Saturated fatty acids have straight chains that can be more tightly packed, making them more efficient for energy storage. However, this tight packaging also increasing the number of intermolecular forces between the fatty acid chains, resulting in a higher melting point

Oils (Unsaturated)

–Come from plants

–Unsaturated fatty acids have kinked chains that cause them to be more loosely packed (poly-unsaturated fatty acids have multiple kinks and are consequently even more dispersed)

–This means there are fewer intermolecular forces, and less energy is required to separate the fatty acids, resulting in a lower melting point

Triglycerides in adipose tissue for energy storage and thermal insulation 

Triglycerides are used for long-term energy storage; whereas carbohydrates are short-term energy.

Triglycerides can store twice as much energy per gram than carbohydrates. 

Triglycerides are more difficult to digest and are not easily transported because they are hydrophobic (this also means they don’t dissolve in body fluid).

Thermal insulation

Triglycerides have low thermal conductivity, meaning they are poor conductors of heat but very good thermal insulators.

Mammals living in cold or aquatic environments (such as the ringed seal) will possess thick layers of subcutaneous fat (blubber) to insulate their internal organs against cold exposure.

In humans, individuals with larger fat storages tend to cool less rapidly and have a form of insulation, however the increased retention of heat makes them more susceptible to heat stress.

Desert animals still need triglycerides for energy storage but tend to accumulate fat in areas that would reduce heat build-up; e.g. humps, tails.

Formation of phospholipid bilayers as a consequence of the hydrophobic and hydrophilic regions 

Phospholipids are one of the key components of all cell membranes that are responsible for the formation of lipid bilayers. Phospholipids consist of a polar head (hydrophilic) composed of a glycerol and a phosphate molecule and two non-polar tails (hydrophobic) composed of fatty acid chains.Because phospholipids contain both hydrophilic (water-loving) and lipophilic (fat-loving) regions, they are classed as amphipathic.Phospholipids spontaneously arrange into a bilayer with the two hydrophobic tails being shielded from the surrounding polar fluids by the outward facing hydrophilic heads. The phospholipid bilayer is only held together by the weak hydrophobic associations between the non-polar tails, making the bilayer both fluid and flexible.

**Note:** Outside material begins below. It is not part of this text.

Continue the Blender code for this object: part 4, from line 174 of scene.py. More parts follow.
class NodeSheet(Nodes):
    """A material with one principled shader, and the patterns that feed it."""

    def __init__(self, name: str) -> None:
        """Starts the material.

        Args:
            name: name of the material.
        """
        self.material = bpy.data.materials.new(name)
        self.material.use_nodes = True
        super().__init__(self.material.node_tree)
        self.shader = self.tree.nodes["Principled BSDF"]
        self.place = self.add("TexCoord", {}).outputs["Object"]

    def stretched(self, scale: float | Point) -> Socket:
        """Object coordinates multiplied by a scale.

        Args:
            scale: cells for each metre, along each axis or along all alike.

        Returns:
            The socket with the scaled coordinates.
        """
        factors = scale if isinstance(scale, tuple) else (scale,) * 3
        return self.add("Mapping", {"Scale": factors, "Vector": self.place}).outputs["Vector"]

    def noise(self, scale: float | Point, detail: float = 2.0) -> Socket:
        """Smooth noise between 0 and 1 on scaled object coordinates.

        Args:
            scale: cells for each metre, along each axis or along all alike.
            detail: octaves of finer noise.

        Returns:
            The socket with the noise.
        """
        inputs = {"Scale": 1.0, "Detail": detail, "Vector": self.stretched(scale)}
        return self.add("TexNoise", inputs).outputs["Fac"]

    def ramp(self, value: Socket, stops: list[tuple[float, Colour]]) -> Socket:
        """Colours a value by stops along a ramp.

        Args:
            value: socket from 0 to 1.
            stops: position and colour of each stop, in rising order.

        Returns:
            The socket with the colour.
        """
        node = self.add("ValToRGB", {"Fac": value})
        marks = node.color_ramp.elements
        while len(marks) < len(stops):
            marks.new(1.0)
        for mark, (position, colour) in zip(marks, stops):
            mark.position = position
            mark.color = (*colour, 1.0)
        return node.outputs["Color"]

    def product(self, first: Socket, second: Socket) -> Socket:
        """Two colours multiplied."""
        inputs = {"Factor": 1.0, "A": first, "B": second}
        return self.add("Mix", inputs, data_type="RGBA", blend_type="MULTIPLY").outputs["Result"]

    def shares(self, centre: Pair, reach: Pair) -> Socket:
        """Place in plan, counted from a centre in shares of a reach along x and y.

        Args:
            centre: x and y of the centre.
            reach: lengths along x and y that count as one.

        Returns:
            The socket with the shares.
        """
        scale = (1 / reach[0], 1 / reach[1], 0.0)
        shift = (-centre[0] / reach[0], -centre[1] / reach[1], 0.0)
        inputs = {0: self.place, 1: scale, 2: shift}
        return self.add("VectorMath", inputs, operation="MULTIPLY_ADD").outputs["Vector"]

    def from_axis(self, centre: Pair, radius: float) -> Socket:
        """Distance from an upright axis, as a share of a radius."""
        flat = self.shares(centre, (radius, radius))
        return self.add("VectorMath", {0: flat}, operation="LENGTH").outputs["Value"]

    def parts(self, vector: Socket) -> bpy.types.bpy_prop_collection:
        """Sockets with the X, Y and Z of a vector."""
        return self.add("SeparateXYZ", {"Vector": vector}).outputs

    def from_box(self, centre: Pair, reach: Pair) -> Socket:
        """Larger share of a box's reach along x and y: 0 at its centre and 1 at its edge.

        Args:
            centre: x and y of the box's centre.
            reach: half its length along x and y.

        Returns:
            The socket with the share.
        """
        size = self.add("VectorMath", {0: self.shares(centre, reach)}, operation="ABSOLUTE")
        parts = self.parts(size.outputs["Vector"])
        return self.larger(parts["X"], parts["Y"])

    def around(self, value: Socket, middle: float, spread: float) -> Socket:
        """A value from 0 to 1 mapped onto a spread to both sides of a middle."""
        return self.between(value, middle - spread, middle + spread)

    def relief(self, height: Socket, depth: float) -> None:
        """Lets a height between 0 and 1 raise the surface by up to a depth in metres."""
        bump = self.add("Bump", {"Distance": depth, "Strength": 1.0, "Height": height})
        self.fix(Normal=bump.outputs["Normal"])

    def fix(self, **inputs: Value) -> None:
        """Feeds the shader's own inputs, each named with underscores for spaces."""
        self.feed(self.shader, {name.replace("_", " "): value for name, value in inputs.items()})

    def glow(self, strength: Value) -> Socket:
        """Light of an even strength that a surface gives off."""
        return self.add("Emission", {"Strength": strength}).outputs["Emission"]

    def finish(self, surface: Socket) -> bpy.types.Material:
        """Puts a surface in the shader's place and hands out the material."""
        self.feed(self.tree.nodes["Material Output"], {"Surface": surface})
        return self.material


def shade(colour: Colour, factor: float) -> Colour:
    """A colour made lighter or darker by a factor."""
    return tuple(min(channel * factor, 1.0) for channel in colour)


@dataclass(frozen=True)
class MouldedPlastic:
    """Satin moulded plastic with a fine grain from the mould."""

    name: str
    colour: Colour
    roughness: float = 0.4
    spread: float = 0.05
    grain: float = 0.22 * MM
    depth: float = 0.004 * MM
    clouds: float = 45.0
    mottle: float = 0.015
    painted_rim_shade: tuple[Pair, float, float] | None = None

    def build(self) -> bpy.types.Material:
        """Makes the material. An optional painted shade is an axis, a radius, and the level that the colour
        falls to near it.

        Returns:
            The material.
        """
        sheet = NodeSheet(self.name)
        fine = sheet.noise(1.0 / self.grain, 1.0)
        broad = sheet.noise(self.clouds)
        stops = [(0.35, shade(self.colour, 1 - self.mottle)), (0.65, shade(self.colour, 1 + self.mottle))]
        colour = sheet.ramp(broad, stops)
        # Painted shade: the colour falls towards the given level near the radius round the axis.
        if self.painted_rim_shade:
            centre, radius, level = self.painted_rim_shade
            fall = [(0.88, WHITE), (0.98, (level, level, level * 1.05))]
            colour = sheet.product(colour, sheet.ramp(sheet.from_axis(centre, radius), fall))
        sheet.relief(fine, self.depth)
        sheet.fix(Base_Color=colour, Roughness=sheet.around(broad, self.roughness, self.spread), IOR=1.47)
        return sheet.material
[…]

Ability of non-polar steroid to pass through the phospholipid bilayer 

 Steroid are a group of lipids with four rings of carbon atoms and 17 carbon atoms in total. The key differences is the addition and placement of different functional groups, e.g. –OH or –CH²

Steroids are hydrophobic and are made of hydrocarbons. Lipids are all non-polar and therefore don’t have an overall charge. Without a charge, water cannot form hydrogen bonds with non-polar molecules.Non-polar molecules are hydrophobic and will not dissolve in water. Lipids cannot attract water, they are insoluble. However, non-polar, hydrophobic molecules are able to diffuse directly through the hydrophobic core of the phospholipid bilayer. Once inside the cell, steroids bind to receptors inside the cell. Due to their hydrophobic nature, steroids cannot be dissolved in the bloodstream and must be transported bound to carrier proteins.